3. From a USD demand point of view, last week we saw USD lose 160pips against the AUD as Brexit Uncertainty negatively hit the Feds Rate hike cycle expectancy, flattening the curve in the front end which ruled out any hikes until Dec or 2017, fewer hikes = less USD strength.
- However, since the beginning of the week where brexit risks ruled out hikes in the near term, the end of the week managed to turn rate hike expectations around as Brexit likelihood decreased/ shifted into 2017. This helped the Fed fund futures curve recover/ steepen somewhat in the front end, with the implied probability of a hike increasing from 0% to 5.9% for both September and November, whilst the probability of a hike in December also steepened significantly from 13.3% to 22.3% with the probability of a 50bps hike being priced for the first time at 1.1%. This trend of Fed Hike recovery is likely to continue as long as Brexit risks remain subdued, so we can expect USD to begin to price stronger in the coming days/ weeks.
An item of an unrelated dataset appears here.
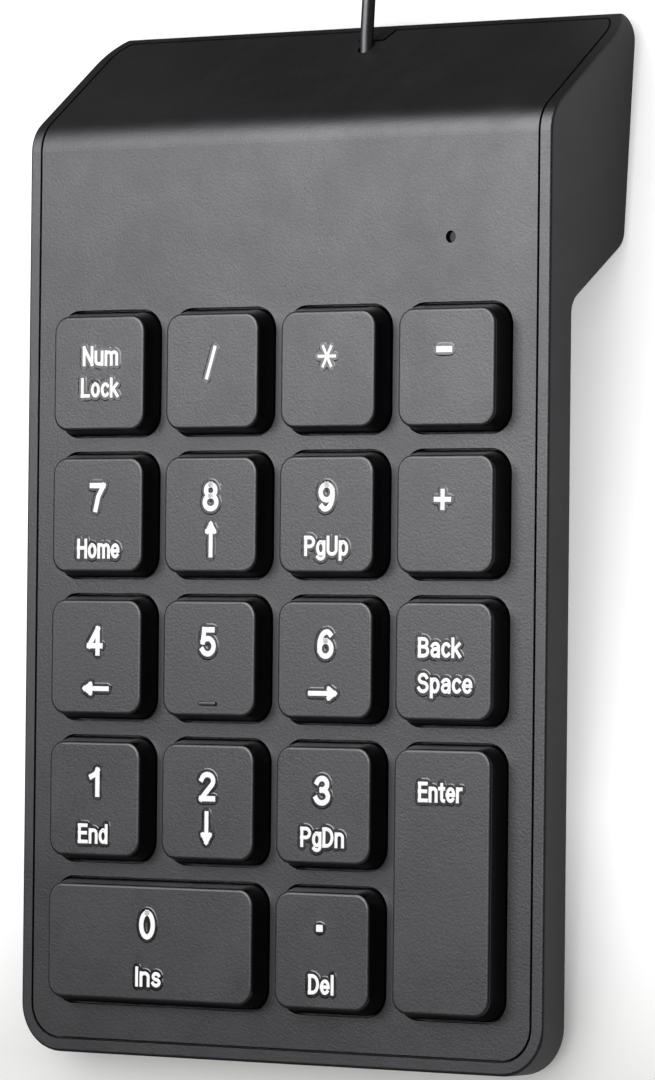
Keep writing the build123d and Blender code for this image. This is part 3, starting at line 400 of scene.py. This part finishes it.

4. Technically, AUDUSD trades 100pips away from a key handle at 0.76xx which is a double top and may provide the ideal short area. Further, higher than that at 0.78xx is the 12 month high which is also potentially a great level to get short from as a double top
5. Volatility - 1wk, 2wk and 1m (-1.52, -1.57, -1.60) AUDUSD Risk Reversals all trade with a downside bias indicating put/ downside demand is higher than upside, so the option market net expects AUDUSD to come down over the above tenors.
- Out through the 5th, 6th, and 7th (post RBA) we see large notional OTM put options and open interest at 0.7365, 0.7440 & 0.7445 which supports the view that the RBA will be dovish and that AUDUSD is likely to hairpin around the 0.76xx double top level.